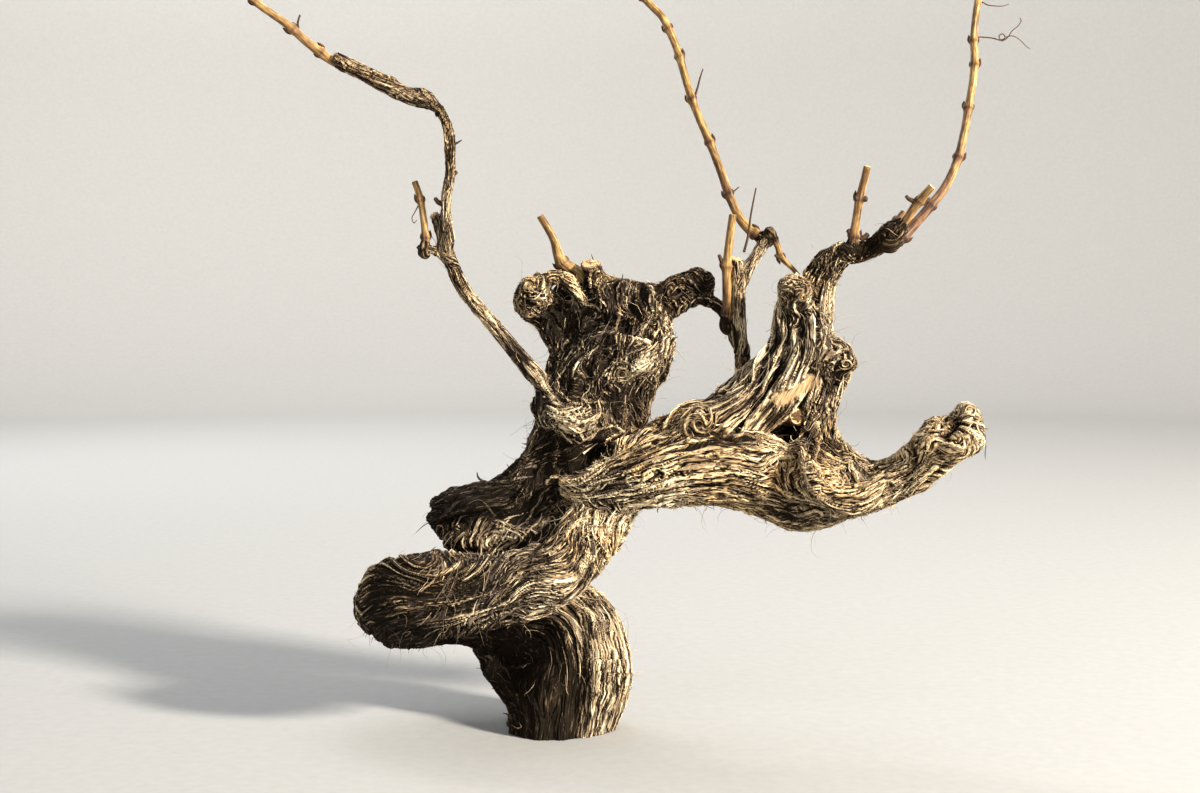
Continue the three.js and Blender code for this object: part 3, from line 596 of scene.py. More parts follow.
# Hollows, folds, swellings and knots that give the vine its face. Each has a place on the bark, its half length along
# the grain and half width across it in mm, its height in mm (less than 0 is a hollow), how dark and how pale it is, and
# the turn of the grain round it in degrees. A ninth number is the way that it lies instead of the grain's, in degrees
# up from the right as the viewer sees it.
MARKS = [
    # foot: the strands sweep round a dark hollow
    (581, 676, 42, 17, -17, 0.75, 0.0, 0),
    (556, 700, 40, 9, -9, 0.6, 0.0, 0),
    (516, 668, 34, 30, -12, 0.8, 0.0, 0),
    (612, 640, 46, 5, -5, 0.3, 0.0, 0),
    (600, 600, 34, 5, -4, 0.2, 0.0, 0),
    (622, 664, 60, 10, 4, 0.0, 0.15, 0),
    # lower loop: a fold along its underside, and the bulge where the grain turns up
    (404, 633, 46, 6, -10, 0.7, 0.0, 0),
    (452, 634, 40, 6, -11, 0.8, 0.0, 0),
    (392, 606, 40, 4, -5, 0.4, 0.0, 0),
    (470, 596, 52, 4, -5, 0.3, 0.0, 0),
    (436, 578, 40, 4, -4, 0.3, 0.0, 0),
    (404, 585, 30, 10, 4, 0.0, 0.1, 0),
    (552, 580, 30, 26, 9, 0.0, 0.2, 40),
    (521, 568, 34, 7, -8, 0.5, 0.0, 0),
    (500, 618, 60, 5, -6, 0.4, 0.0, 0),
    (572, 612, 34, 5, -6, 0.5, 0.0, 0),
    (596, 560, 44, 4, -5, 0.3, 0.0, 0),
    (612, 540, 36, 12, 5, 0.0, 0.2, 0),
    (578, 552, 30, 4, -5, 0.3, 0.0, 0),
    # the knuckle behind it and its long folds
    (468, 497, 46, 5, -6, 0.5, 0.0, 0),
    (470, 520, 50, 5, -7, 0.6, 0.0, 0),
    (508, 500, 44, 7, -8, 0.6, 0.0, 0),
    (530, 470, 50, 6, -8, 0.6, 0.0, 0),
    (548, 452, 44, 5, -6, 0.5, 0.0, 0),
    # torso: curled bark, swirls and a scooped hollow
    (568, 326, 36, 21, -19, 0.62, 0.0, 0),
    (590, 323, 8, 8, -14, 1.0, 0.0, 0),
    (590, 323, 15, 15, 4, 0.0, 0.1, 130),
    (669, 306, 26, 17, -17, 0.9, 0.0, 0),
    (622, 374, 8, 8, 3, 0.0, 0.1, 420),
    (622, 374, 4, 4, -7, 0.9, 0.0, 0),
    (598, 366, 24, 10, 6, 0.0, 0.05, 60),
    (606, 352, 30, 5, -8, 0.7, 0.0, 0),
    (582, 384, 26, 6, -7, 0.6, 0.0, -50),
    (640, 345, 26, 7, -6, 0.5, 0.0, 60),
    (660, 384, 24, 8, -5, 0.5, 0.0, 0),
    (580, 421, 26, 24, 6, 0.0, 0.25, 0),
    (574, 444, 8, 40, -9, 0.8, 0.0, 0),
    (537, 394, 24, 9, -5, 0.7, 0.0, 0),
    (567, 392, 26, 7, -8, 0.7, 0.0, 0),
    (600, 452, 30, 10, -9, 0.7, 0.0, 0),
    (560, 470, 34, 6, -7, 0.6, 0.0, 40),
    # head
    (548, 334, 30, 8, -9, 0.9, 0.0, 0),
    (516, 312, 20, 14, -4, 0.6, 0.0, 0),
    (528, 288, 13, 13, 5, 0.0, 0.25, 170),
    (540, 302, 10, 10, 4, 0.0, 0.25, 200),
    (530, 316, 10, 10, 4, 0.0, 0.2, -190),
    (524, 302, 6, 6, -6, 0.9, 0.0, 0),
    (632, 300, 24, 6, -8, 0.7, 0.0, 0),
    (616, 288, 22, 5, -6, 0.6, 0.0, 0),
    (648, 290, 20, 6, 5, 0.0, 0.35, 0),
    (655, 292, 24, 4, -6, 0.8, 0.0, 0),
    (663, 300, 30, 6, 5, 0.0, 0.35, 0),
    (690, 277, 18, 14, 5, 0.0, 0.35, 90),
    (700, 291, 16, 9, -6, 0.7, 0.0, 0),
    (681, 292, 16, 6, -7, 0.7, 0.0, 0),
    (594, 274, 20, 9, 1, 0.0, 0.40, 0, 90),
    (581, 276, 22, 6, -4, 0.9, 0.0, 0, 90),
    (604, 296, 18, 8, 4, 0.0, 0.42, 0, -60),
    (573, 285, 30, 7, 6, 0.0, 0.50, 0, -50),
    (586, 286, 26, 4, -8, 0.95, 0.0, 0, -58),
    (561, 316, 30, 17, -15, 0.85, 0.0, 0, 85),
    (549, 352, 18, 13, -15, 0.8, 0.0, 0),
    (535, 279, 13, 16, 3, 0.0, 0.35, 0),
    (546, 292, 12, 12, 2, 0.0, 0.28, 0),
    (536, 326, 15, 16, -6, 0.95, 0.0, 0),
    (615, 297, 18, 9, -5, 0.9, 0.0, 0, 85),
    (632, 294, 17, 4, 5, 0.0, 0.60, 0, 85),
    (642, 298, 18, 5, -7, 0.95, 0.0, 0, 85),
    (652, 300, 24, 5, 5, 0.0, 0.55, 0, 80),
    (668, 301, 26, 9, -10, 0.95, 0.0, 0, 85),
    (632, 327, 38, 8, -17, 1.0, 0.0, 0, -4),
    (604, 316, 20, 9, -15, 1.0, 0.0, 0, -20),
    (640, 338, 24, 5, 6, 0.0, 0.62, 0, 20),
    # the fan of pale bark on the torso's lit side, and the dark folds round it
    (650, 352, 36, 20, 1, 0.0, 0.52, 0, 30),
    (656, 338, 26, 12, 2, 0.0, 0.30, 0, 40),
    (640, 370, 24, 12, 1, 0.0, 0.42, 0, 25),
    (668, 326, 14, 8, 3, 0.0, 0.35, 0, 70),
    (668, 330, 16, 9, 4, 0.0, 0.30, 0),
    (624, 346, 22, 7, -7, 0.6, 0.0, 0, 70),
    (600, 345, 34, 6, -8, 0.7, 0.0, 0, 75),
    (575, 370, 16, 10, 6, 0.1, 0.0, 70),
    (588, 392, 30, 6, -7, 0.7, 0.0, 0, 20),
    (618, 402, 34, 17, -9, 0.85, 0.0, 0, 0),
    (640, 395, 20, 14, -9, 0.9, 0.0, 0),
    (574, 420, 24, 28, 5, 0.0, 0.52, 0),
    (600, 412, 18, 14, 4, 0.0, 0.36, 0),
    (549, 388, 28, 8, 4, 0.0, 0.30, 0, -40),
    (533, 405, 30, 9, -6, 0.9, 0.0, 0, 85),
    # loop: worn pale patches on dark bark
    (446, 570, 30, 12, 2, 0.0, 0.32, 0),
    (398, 607, 20, 5, 2, 0.0, 0.38, 0),
    (500, 574, 36, 12, 0, 0.0, 0.06, 0),
    (542, 590, 44, 12, 3, 0.0, 0.28, 0, 20),
    (592, 552, 40, 14, 3, 0.0, 0.20, 0, 42),
    (598, 546, 22, 6, 3, 0.0, 0.50, 0, 42),
    (376, 590, 44, 24, 0, 0.6, 0.0, 0, 90),
    (400, 596, 40, 12, 0, 0.3, 0.0, 0),
    (410, 618, 40, 8, -5, 0.6, 0.0, 0),
    (520, 547, 46, 7, -9, 0.9, 0.0, 0, 12),
    (478, 552, 40, 6, -6, 0.7, 0.0, 0, 5),
    # foot: the deep dark hollow in its left half
    (545, 655, 52, 38, -16, 0.95, 0.0, 0),
    (572, 704, 42, 24, -7, 0.85, 0.0, 0),
    (540, 716, 40, 34, 0, 0.9, 0.0, 0),
    (578, 690, 44, 14, -12, 0.95, 0.0, 0),
    (560, 735, 40, 26, 0, 0.85, 0.0, 0),
    (612, 660, 60, 14, 2, 0.0, 0.22, 0),
    (500, 650, 40, 22, -8, 0.8, 0.0, 0),
    # right-hand arms
    (772, 398, 32, 5, 3, 0.0, 0.6, 0, 36),
    (846, 378, 20, 14, -10, 0.95, 0.0, 0),
    (796, 346, 44, 6, 5, 0.0, 0.35, 0, 62),
    (776, 344, 40, 9, -6, 0.55, 0.0, 0, 62),
    (752, 382, 40, 8, -6, 0.5, 0.0, 0, 45),
    # front arm
    (640, 478, 44, 10, 3, 0.0, 0.25, 0),
    (690, 470, 44, 10, 3, 0.0, 0.2, 0),
    (698, 424, 12, 11, 7, 0.0, 0.1, 150),
    (699, 424, 5, 5, -7, 0.8, 0.0, 0),
    (722, 434, 20, 7, -9, 0.8, 0.0, 0),
    (670, 440, 40, 5, -8, 0.7, 0.0, 0),
    (640, 452, 40, 4, -7, 0.6, 0.0, 0),
    (694, 446, 36, 4, -8, 0.6, 0.0, 0),
    (700, 462, 34, 4, -6, 0.5, 0.0, 0),
    (668, 478, 36, 4, -6, 0.4, 0.0, 0),
    (714, 486, 34, 4, -8, 0.7, 0.0, 0),
    (748, 496, 30, 4, -5, 0.4, 0.0, 0),
    (620, 470, 34, 4, -7, 0.5, 0.0, 0),
    (600, 492, 24, 5, -7, 0.6, 0.0, 0),
    (640, 500, 40, 5, -7, 0.5, 0.0, 0),
    (760, 462, 34, 20, 4, 0.0, 0.1, 0),
    (738, 512, 44, 7, -9, 0.8, 0.0, 0),
    (782, 516, 34, 5, -6, 0.6, 0.0, 0),
    (656, 517, 24, 7, -8, 0.9, 0.0, 0),
    (586, 474, 16, 12, 4, 0.0, 0.15, 0),
    # right-hand arms: twin strands, the scar, the hollow under it
    (746, 418, 44, 5, -9, 0.7, 0.0, 0),
    (772, 384, 44, 5, -9, 0.7, 0.0, 0),
    (786, 360, 40, 5, -8, 0.6, 0.0, 0),
    (800, 334, 40, 5, -9, 0.7, 0.0, 0),
    (764, 404, 40, 8, 4, 0.0, 0.15, 0),
    (800, 362, 44, 8, 5, 0.0, 0.1, 0),
    (740, 440, 20, 6, -9, 0.8, 0.0, 0),
    (812, 372, 14, 7, -9, 0.9, 0.0, 0),
    (818, 318, 44, 5, -7, 0.4, 0.0, 0),
    (790, 426, 26, 20, -6, 1.0, 0.0, 0),
    (806, 436, 24, 14, -4, 0.95, 0.0, 0),
    (797, 417, 17, 16, -3, 0.8, 0.0, 0),
    (802, 298, 12, 8, 6, 0.0, 0.3, 70),
    (790, 284, 12, 10, 4, 0.0, 0.2, -90),
    (794, 300, 5, 12, -6, 0.8, 0.0, 0),
    (812, 450, 34, 5, -9, 0.8, 0.0, 0),
    (826, 440, 40, 5, -8, 0.6, 0.0, 0),
    (838, 452, 34, 4, -6, 0.5, 0.0, 0),
    (820, 480, 30, 5, -7, 0.6, 0.0, 0),
    (846, 362, 16, 13, 6, 0.0, 0.25, 110),
    (838, 386, 16, 12, -11, 0.9, 0.0, 0),
    (850, 378, 8, 8, -7, 0.9, 0.0, 0),
    (808, 506, 40, 4, -6, 0.5, 0.0, 0),
    (828, 512, 40, 4, -6, 0.5, 0.0, 0),
    (846, 500, 36, 4, -6, 0.5, 0.0, 0),
    (866, 494, 34, 9, 5, 0.0, 0.2, 0),
    (880, 470, 34, 5, -6, 0.4, 0.0, 0),
    (912, 468, 34, 5, -6, 0.4, 0.0, 0),
    (950, 452, 18, 17, 8, 0.0, 0.1, 60),
    (974, 440, 20, 15, 8, 0.0, 0.1, -50),
    (950, 432, 24, 6, -14, 1.0, 0.0, 0, 62),
    (930, 436, 22, 17, 9, 0.0, 0.1, 0, 50),
    (968, 446, 22, 16, 9, 0.0, 0.1, 0, 60),
    (914, 452, 14, 5, -8, 0.8, 0.0, 0, 70),
    (953, 405, 13, 6, 0, 0.45, 0.0, 0, 20),
    (954, 418, 12, 12, -9, 0.85, 0.0, 0),
    (940, 470, 26, 5, -6, 0.5, 0.0, 0),
    (968, 402, 10, 7, 4, 0.0, 0.1, 0),
    (846, 250, 16, 7, 4, 0.3, 0.0, 60),
    (868, 248, 14, 6, -4, 0.7, 0.0, 0),
    (890, 232, 12, 10, 4, 0.2, 0.0, 90),
    (826, 272, 24, 4, -4, 0.4, 0.0, 0),
]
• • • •
▸ **Exercise directions**
For each line above that contains the word "from", copy that line.

▸ **Answer to this problem**
Continue the three.js and Blender code for this object: part 3, from line 596 of scene.py. More parts follow.
# up from the right as the viewer sees it.